Kritische Themen gibt es im Museum einige, z.B. die Darstellung des Ersten Weltkrieges in der Dauerausstellung des Zeppelin Museums, die Rüstungsindustrie in Friedrichshafen und im Zeppelin Konzern, die Zwangs- und Fremdarbeiter*innen oder der Umgang mit NS-Symbolen im Zeppelin Museum. „Blinde Flecken“ haben wir auch ausgemacht, z.B. fanden wir, dass das Thema Zwangs- und Fremdarbeiter*innen nicht ausführlich genug behandelt wird und dass Werke von Frauen im Museum unterrepräsentiert sind.

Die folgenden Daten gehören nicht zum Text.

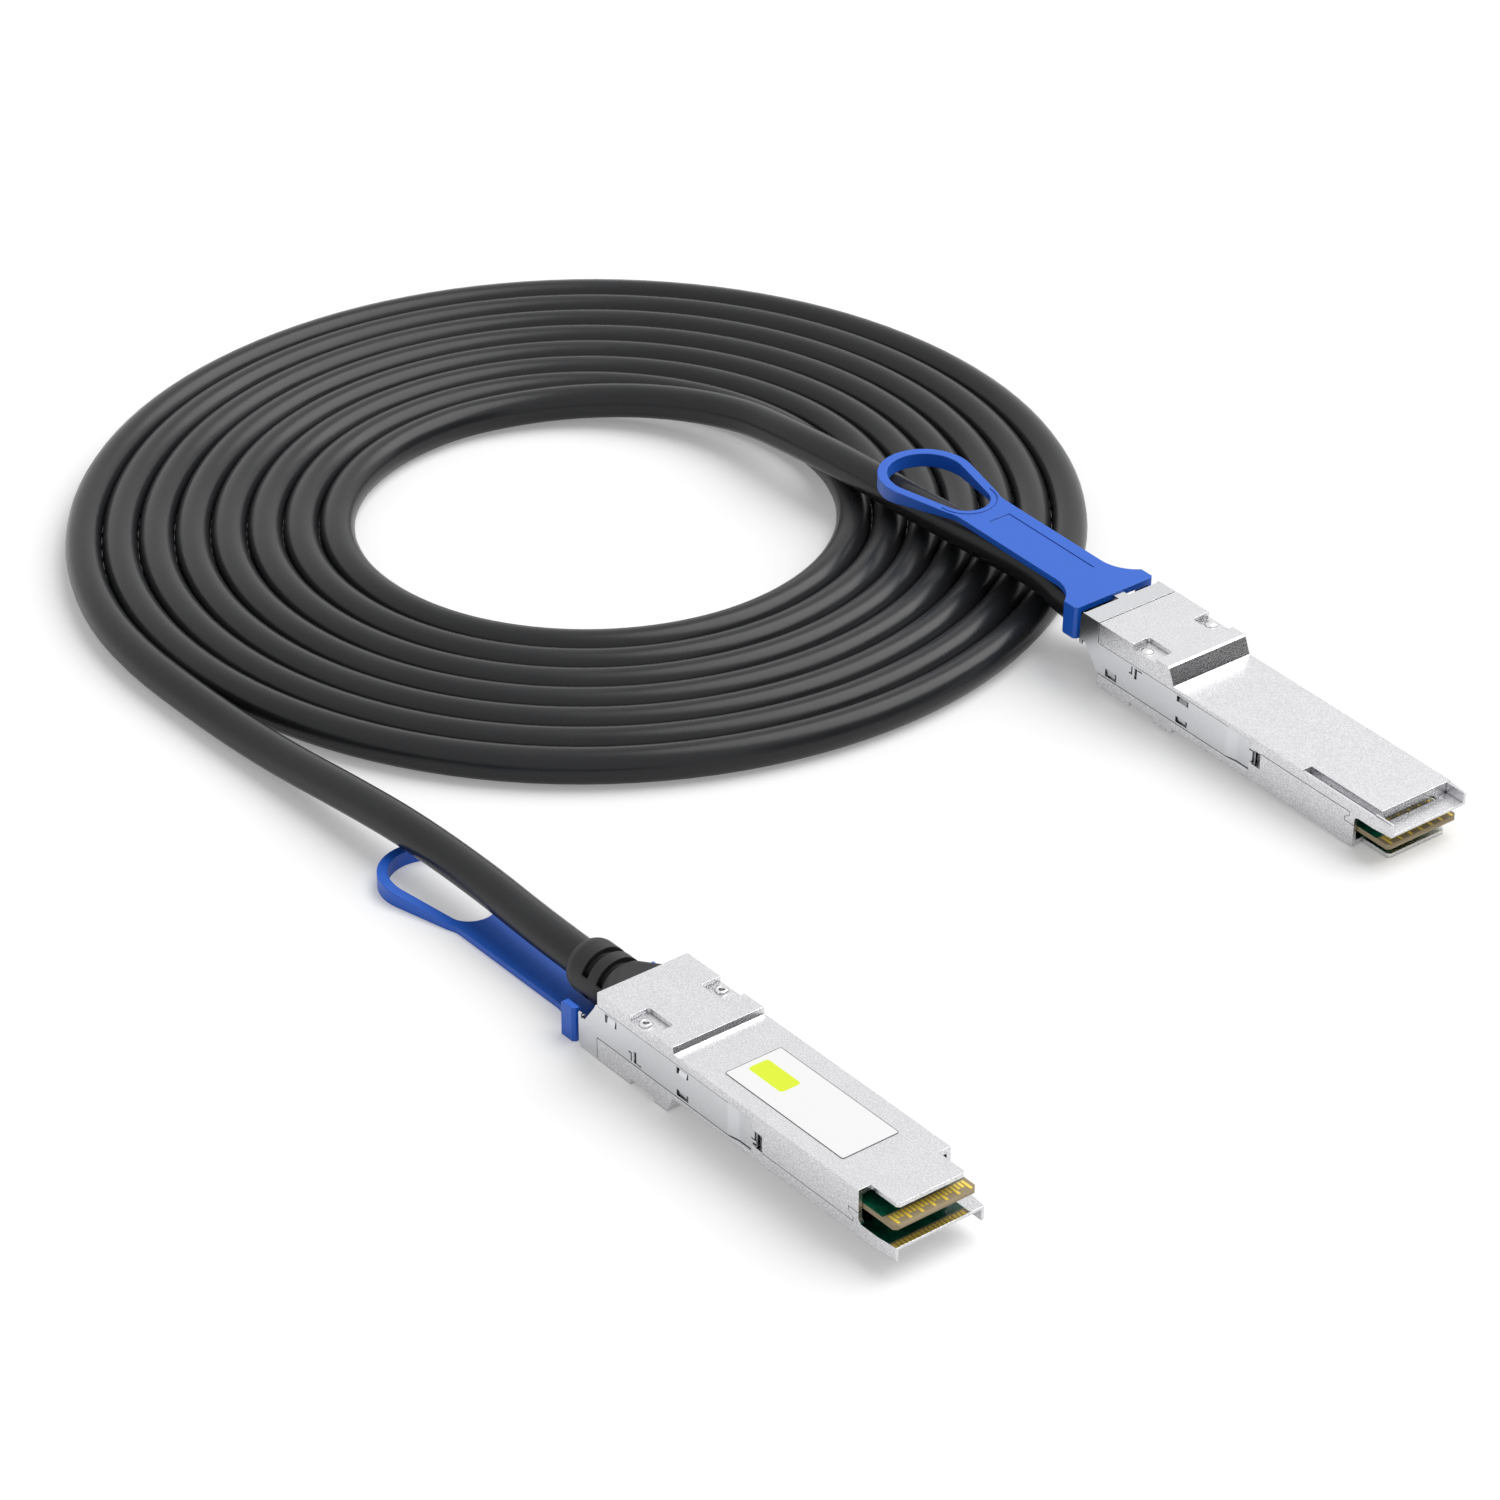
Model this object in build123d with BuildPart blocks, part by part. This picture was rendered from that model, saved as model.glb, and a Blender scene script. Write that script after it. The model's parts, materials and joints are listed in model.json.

Die Kunstpräsentation „Eigentum verpflichtet“ ist ein gutes Beispiel dafür, wie das Zeppelin Museum mit dem Thema Raubkunst, also der unrechtmäßigen Aneignung von Kulturgütern, umgeht und gibt den Besucher*innen mit der Kennzeichnung der Werke nach einem Ampelsystem und der Ansicht der Rückseiten gute Mittel an die Hand, die Ausstellung selbst zu erkunden. Eines der Gemälde von Otto Dix aus dem Jahre 1923, das den Titel „Die N******“ trägt und unzweifelhaft eine sexistische und rassistische Darstellung einer dunkelhäutigen Frau ist, haben wir sehr kritisch betrachtet. Der einfachste Weg wäre, das Gemälde abzuhängen und ins Depot zu verbannen. Das ist nicht der Weg, den das Museum gehen will, aber es ist wichtig, an dieser Stelle mehr Informationen über den Künstler, sein Verhältnis zu Frauen, die Zeit, in der er das Werk erschaffen hat und die Namensgebung zu liefern.

Fazit: Wir wollen und sollen kritische und sensible Themen nicht aussparen, sondern sie offensiv ansprechen, in den zeitlichen Kontext einbauen und reflektiert, souverän und bewusst damit umgehen. Wir wollen die Besucher*innen anregen, sich zu diesen Themen selbst eine Meinung zu bilden. Dafür haben wir in diesem eintägigen Workshop auf sehr spannende und kurzweilige Art und Weise Werkzeuge erarbeitet und gelernt, dass es nicht nur auf unsere Wortwahl ankommt, sondern auch wie wir unsere Ausstellungen und Führungen gestalten und wie wir mit den Besucher*innen umgehen (Beispiel: gendergerechte Sprache). Ein Teilnehmer des Workshops hat es sehr treffend zusammengefasst: You have to choose your words carefully!